Günümüzde, iletişim biçimleri köklü bir değişim sürecine girdi. Özellikle yeni neslin, yüz yüze konuşmayı tercih etmek yerine mesajlaşmayı seçmesi, toplumsal ilişkileri ve sosyal etkileşimi derinden etkiliyor. Teknolojinin gelişimiyle birlikte hayatımıza giren akıllı telefonlar ve sosyal medya platformları, bireyler arası iletişimi dönüştürmüş durumda. Bireyler artık duygularını, düşüncelerini ve gündelik yaşantılarını başkalarıyla paylaşmak için fiziksel buluşmalar yerine, parmaklarının ucuyla yazmayı tercih ediyor. Peki, bu değişimin altında yatan sebepler nelerdir ve sonuçları ne olacak?

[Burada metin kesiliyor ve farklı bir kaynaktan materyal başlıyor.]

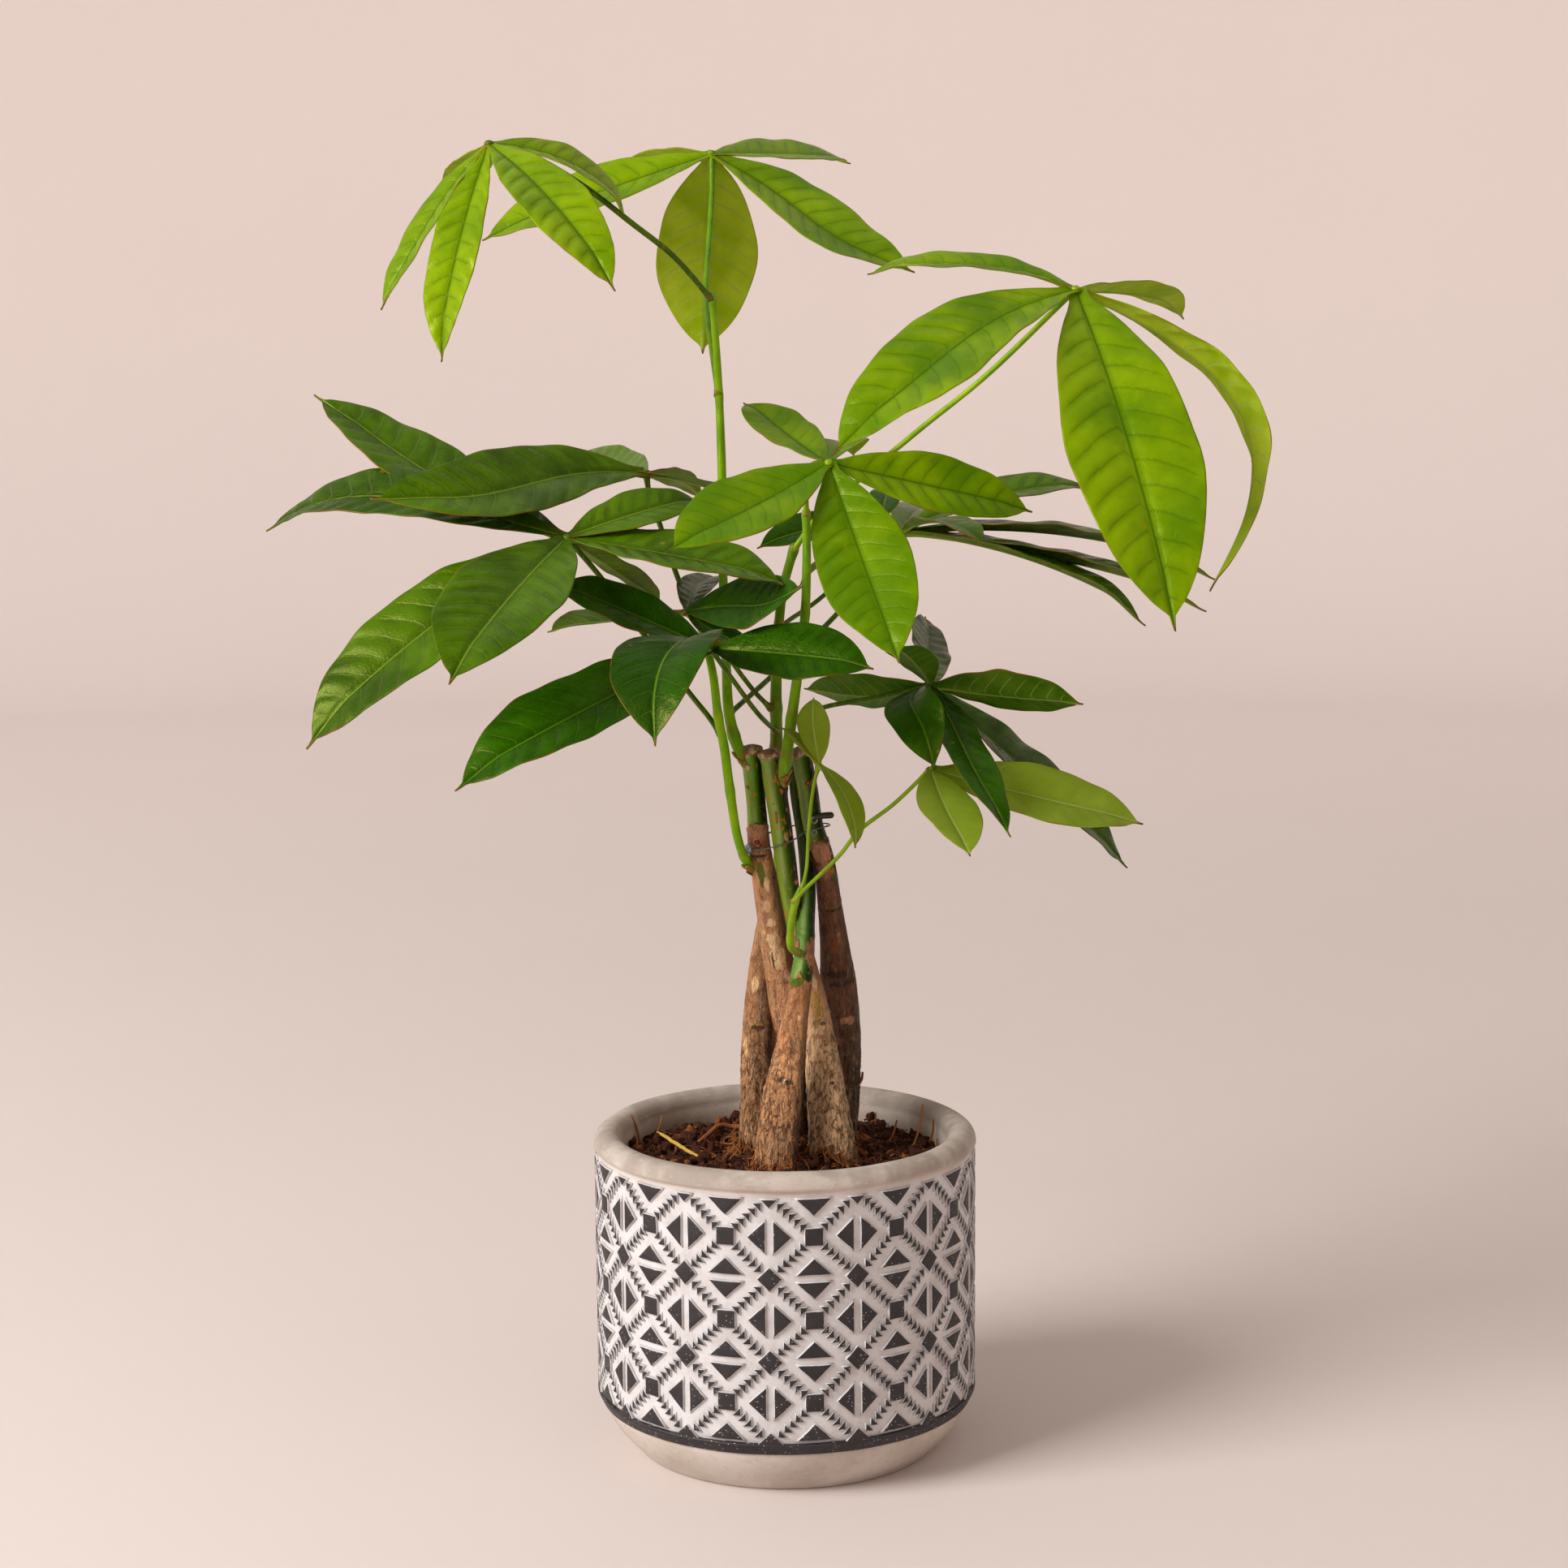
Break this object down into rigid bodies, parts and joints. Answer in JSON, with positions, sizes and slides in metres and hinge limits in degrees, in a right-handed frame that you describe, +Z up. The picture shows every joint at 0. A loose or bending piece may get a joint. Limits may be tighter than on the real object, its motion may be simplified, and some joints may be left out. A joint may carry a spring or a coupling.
{
  "type": "potted money tree",
  "caption": "Young money tree of tied slender trunks with glossy palmate leaves, in soil in a round cement pot with a raised black and white geometric pattern.",
  "frame": {"origin": "centre of the pot's flat underside", "axes": "+Z up along the pot's axis, +X to the right of the front view, +Y away from it"},
  "size_m": [0.3864, 0.2562, 0.516],
  "materials": {
    "cement": "matt cast cement, the raised pattern painted black",
    "soil": "dark fibrous potting soil",
    "bark": "thin brown bark over green, with pale scars",
    "green_stem": "smooth green stem",
    "leaf_light": "fresh light green leaf, half gloss",
    "leaf_dark": "dark green leaf, half gloss",
    "leaf_pale": "pale young leaf, half gloss",
    "clear_wire": "clear grey plastic-covered wire",
    "dark_plastic": "dark plastic"
  },
  "bodies": {
    "root": {"pot": "cement", "soil": "soil", "trunk_front": "bark", "trunk_middle": "bark", "trunk_left": "bark", "trunk_right": "bark", "trunk_rear": "bark", "shoot_tall": "green_stem", "shoot_left": "green_stem", "shoot_middle": "green_stem", "shoot_right": "green_stem", "sprout_low": "green_stem", "leaf_top_left": "leaf_light", "leaf_top_back": "leaf_light", "leaf_top_right": "leaf_light", "leaf_front": "leaf_light", "leaf_left": "leaf_dark", "leaf_left_back": "leaf_dark", "leaf_low_left": "leaf_dark", "leaf_centre": "leaf_dark", "leaf_right": "leaf_dark", "leaf_low_right": "leaf_pale", "leaf_low_small": "leaf_pale", "leaf_right_back": "leaf_dark", "leaf_centre_back": "leaf_dark", "tie_wire": "clear_wire", "tie_clip": "dark_plastic"}
  },
  "joints": []
}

Çağımızın en büyük özelliklerinden biri, dijital dönüşüm. Gençler, sosyal medya platformları ve anlık mesajlaşma uygulamalarıyla, iletişim kurmanın daha kolay ve hızlı yollarını buldular. WhatsApp, Instagram, Snapchat gibi uygulamalar, fiziksel etkileşimlerin yerini alırken, anlık paylaşım yapma imkanı sunarak gençlerin arkadaşlarıyla olan ilişkilerini daha dinamik hale getirdi. Özellikle sosyal medya, bireylerin kendilerini ifade etmeleri için bir alan sağlarken, yüz yüze iletişime ihtiyaç duymadan geniş bir kitleyle bağ kurma imkanı veriyor. Bu durum, bireylerin sosyal hayatlarında daha fazla yer edinmelerine olanak tanırken, sosyal becerilerinin gelişiminde bazı olumsuzluklar yaratıyor.
Üstelik, dijital iletişimde daha fazla kontrol sahibi olmanın getirdiği bir rahatlama da söz konusu. Yüz yüze iletişim, birçok kişi için stres ve kaygı kaynağı olabiliyor. Fakat mesajlaşma yoluyla iletişimde, bireyler kendilerini daha rahat hissediyorlar. Tarif edecekleri bir duyguyu yazılı olarak ifade etmek, çoğu zaman doğrudan yüz yüze açıklamaktan daha kolay görünüyor. Bu durum, daha geniş bir yelpazede insanlarla bağlantı kurma isteği yaratırken, aynı zamanda yalnızlık duygusunu da artırabiliyor.
Dijital iletişimin yaygınlaşmasının, toplum sağlığı üzerinde de önemli etkileri olacağı düşünülüyor. Yüz yüze iletişimin azalması, sosyal becerilerin gelişiminde yetersizliklere yol açabilir. Genç bireyler, empati kurma, yüz ifade ve beden dilini okuma becerilerini geliştirmekte zorlanabilir. Ayrıca, sürekli dijital ortamda bulunmanın getirdiği dikkat dağınıklığı ve yalnızlık hissi, psikolojik sorunları tetikleyebilir. Uzmanlar, sanal iletişimin artmasının depresyon belirtilerini artırdığına ve kaygı bozukluklarını tetiklediğine dair araştırmaların sonuçlarını paylaşıyorlar.
Gelecekte, yüz yüze iletişim becerilerinin önemini yeniden kazanmak için çeşitli önlemler alınması gerektiği konusunda hem ailelere hem de eğitim kurumlarına büyük görevler düşmektedir. Çocukların sosyal becerileri geliştirmeleri adına yüz yüze etkileşimleri teşvik eden etkinliklerin artırılması, bu yeni neslin duygusal zekasına büyük katkı sağlayacaktır. Yüz yüze iletişim kurmanın, güven verici bir bağ oluşturmanın ve derin bağlantılar geliştirmenin temel şartı olduğu unutulmamalıdır.
Sonuç olarak, yeni nesil, dijital çağın getirdiği avantajlarla birlikte yaşarken, yüz yüze iletişimin önemini unutmamak gerekiyor. Hem bireylerin hem de toplumun sağlıklı bir sosyal yaşam sürdürebilmesi için dengeyi bulmak, hem sanal hem de gerçek iletişimi bir arada tutmayı gerektiriyor. Geleceğimizin sosyal dinamiklerini korumak ve güçlendirmek için iletişim yollarımızı gözden geçirmeliyiz.